One of the most common surveys is the RICS Home Buyer Report. The report goes into a fair detail and may bring things to your attention which are not apparent in a basic valuation report. It may also suggest you obtain specialist reports if there are any serious problems alerting to issues before you contractually commit yourself.
Although the cost of a survey is an additional expense, especially coming at a time when you may be working to a tight budget, the cost should be looked at against the cost of repairing any defect which appears later but which may not have been revealed by a valuation.
If you decide to have a survey carried out it is possible to arrange with your lender for this to be carried out at the same time as their valuation, which could save you fees if the surveyor of your choice is on their panel.
We would be happy to provide names of local chartered surveyors who are in our opinion, practical in their approach. Alternately you can always visit the RICS website and locate one that is close by.
If You Are Buying A Flat
You may feel if you are purchasing a flat, that a survey is not justified. This is wrong. There is a similar RICS report available, tailored for leasehold properties (i.e. flats). This may give you an indication of any likely future expenditure which may be incurred by the freeholder / management company in maintaining the structure, exterior and common areas of the whole building.

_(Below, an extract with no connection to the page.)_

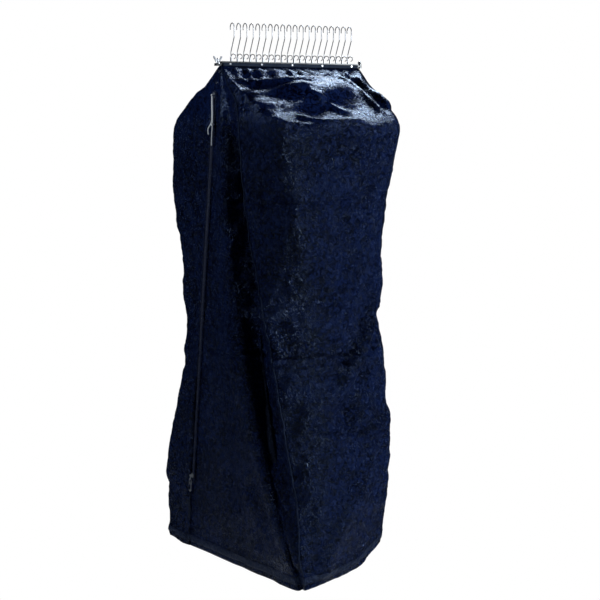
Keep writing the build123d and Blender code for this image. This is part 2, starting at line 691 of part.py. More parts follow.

This expenditure will normally be included in the service charge payments which you are obliged to make under the terms of the lease and as a result, future payments you incur may be higher than those presently payable. If you are made aware of such matters you could either review your offer for the property to take this into account or budget for increased payments in the future.
All in all, we want to ensure your property purchase is exactly what you had envisaged when the initial offer was made. Always seek professional advice and leave no stone unturned and as part of that process, seek a surveyors report.